Unfortunately, the headlines over the past few weeks give me the sinking feeling that there’s still one thing in Philadelphia that hasn’t changed, and I fear never will: the way our political class consistently puts its own interests ahead of the public’s.
All you have to do is take a look around. Old friend Leland Beloff, the former city councilman convicted of trying to extort $1 million from developer Willard Rouse 25 years ago, is still finding creative methods to keep financially afloat, it seems. Another old buddy, John Dougherty, has popped up again, too. New details of an FBI probe from a half-dozen years ago were just made public; in an affidavit filed in court in 2006, an FBI agent alleged that she had evidence suggesting the electricians union head got $300,000 in free work on his South Philly rowhouse, turning it into a fortress that includes an alarm system with 32 security zones. (No charges were ever filed against him.) Meanwhile, Michael Nutter’s one farsighted idea—selling PGW, the gas utility, to reap $500 million that the city desperately needs—seems to be a dead deal. Why? Because if somebody who actually cared about the bottom line were running the Gas Works, union jobs might be trimmed.
The most depressing part of all of this is how the cast of characters always seems to be the same.
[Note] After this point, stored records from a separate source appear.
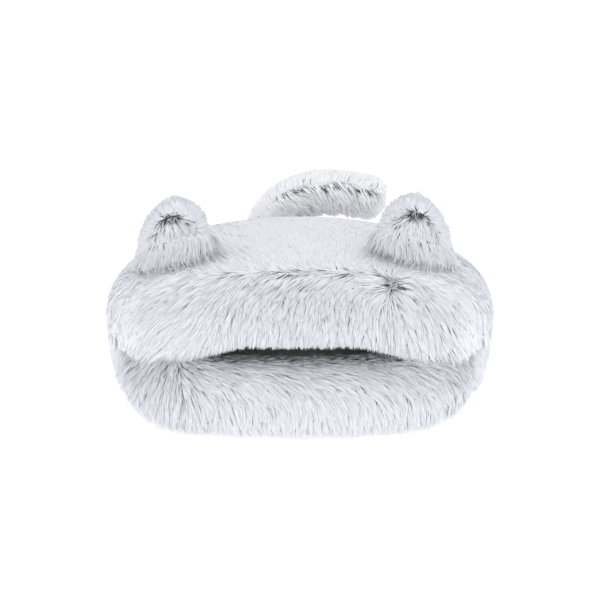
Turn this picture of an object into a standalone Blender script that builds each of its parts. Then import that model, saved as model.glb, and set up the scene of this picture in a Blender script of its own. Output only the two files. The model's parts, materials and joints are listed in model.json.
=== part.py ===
"""A plush pet bed shaped like a lying cat: a bolstered base, a padded hood with two ears, a stuffed tail and a
loose cushion inside. Metres, +Z up. The mouth faces -Y, +X is to the right when looking into it, and the origin
is on the floor under the middle of the hood. Rest pose: mouth relaxed, tail curled to the right, zip closed."""

import math

import bmesh
import bpy
from mathutils import Vector
from mathutils.bvhtree import BVHTree

# Driving dimensions: the overall plan of the hood and the wall that carries it.
BODY_HALF_WIDTH = 0.275
BODY_FRONT = 0.195
BODY_REAR = 0.245
HOOD_TOP = 0.210
SEAM_HEIGHT = 0.090

# How square each outline is: 2 is an ellipse, and larger is squarer.
PLAN_POWER_FRONT = 2.7
PLAN_POWER_REAR = 2.2
CROWN_POWER_FRONT = 3.0
CROWN_POWER_REAR = 2.3

# Thicknesses, and the gap kept between pieces that touch.
BOTTOM_FABRIC = 0.0025
FUR = 0.010
HOOD_FOAM = 0.016
LINING = 0.004
GAP = 0.0004
WALL_THICKNESS = 0.058
WALL_FLOOR_INSET = 0.028
FLOOR_FOAM = 0.025

# The stuffed roll across the front, which the animal steps over.
LIP_SIDE_STEP = 0.038
LIP_REACH = 0.115
LIP_CENTRE_Y = -0.075
LIP_POWER = 2.8
LIP_ROLL_HALF_DEPTH = 0.052
LIP_HEIGHT = 0.085
LIP_SECTION_POWER = 2.4
LIP_JOIN_Y = -0.085

# The middle of the hood's front, which lifts when the animal pushes in.
BROW_HALF_WIDTH = 0.165
BROW_HINGE_Y = -0.100
BROW_SIDE_GAP = 0.001
MOUTH_HEIGHT = 0.020

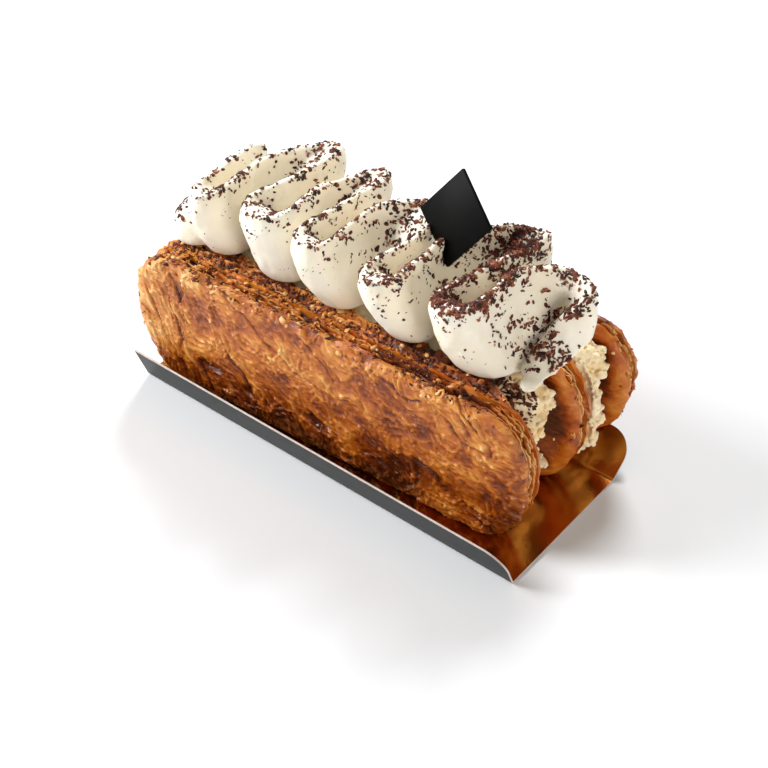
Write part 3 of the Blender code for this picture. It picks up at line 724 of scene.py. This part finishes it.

A few years ago, I ran into Leland Beloff at a restaurant in Margate. He came up to me and said, “You’re responsible for putting me in jail”—the magazine had written about his bald attempt to squeeze Rouse. Beloff was so mad, I thought he was going to take a swing at me, which is another Philadelphia tradition I love: Blame the accuser instead of taking a look in the mirror.
Recently, the Inquirer detailed how Beloff got $1 million in state grants for the nursing home he owns in Delaware County, arranged by the Urban Affairs Coalition, a Philadelphia nonprofit with ties to State Rep Dwight Evans. Evans is another classic Philadelphia player, one accused a year ago of putting a backroom squeeze on an Atlanta charter-school manager about to get a $50 million contract in Philadelphia, so that a New Jersey company Evans backed would be used instead. The Urban Affairs Coalition, by the way, is supposed to help communities, not ex-con businessmen.
John Dougherty, of course, reemerged in 2011 as the power behind several newly elected councilmen, after learning the hard way he himself wasn’t palatable to the Philadelphia electorate. But old pols in this city never die; former state senator Vince Fumo, tucked away in a prison in Kentucky, is rumored to still have his hand dipped in the sewer of politics here.
The problem isn’t corruption per se so much as how open it is in Philadelphia, which is a sure sign that things will never change. More than one hundred years ago, journalist Lincoln Steffens wrote that our corruption “looked like bad politics” to him. But a local boss set him straight: “We reasoned that if we [did exactly as we wanted] fast enough, one-two-three—one after the other—the papers couldn’t handle them all, and the public would be stunned and—give up. … We know that public despair is possible and that that is good politics.”
Which is exactly why Philadelphia still deserves the infamous indictment Steffens bestowed on us: “All our municipal governments are more or less bad,” he declared. “Philadelphia is simply the most corrupt and the most contented.” Happy New Year, everyone.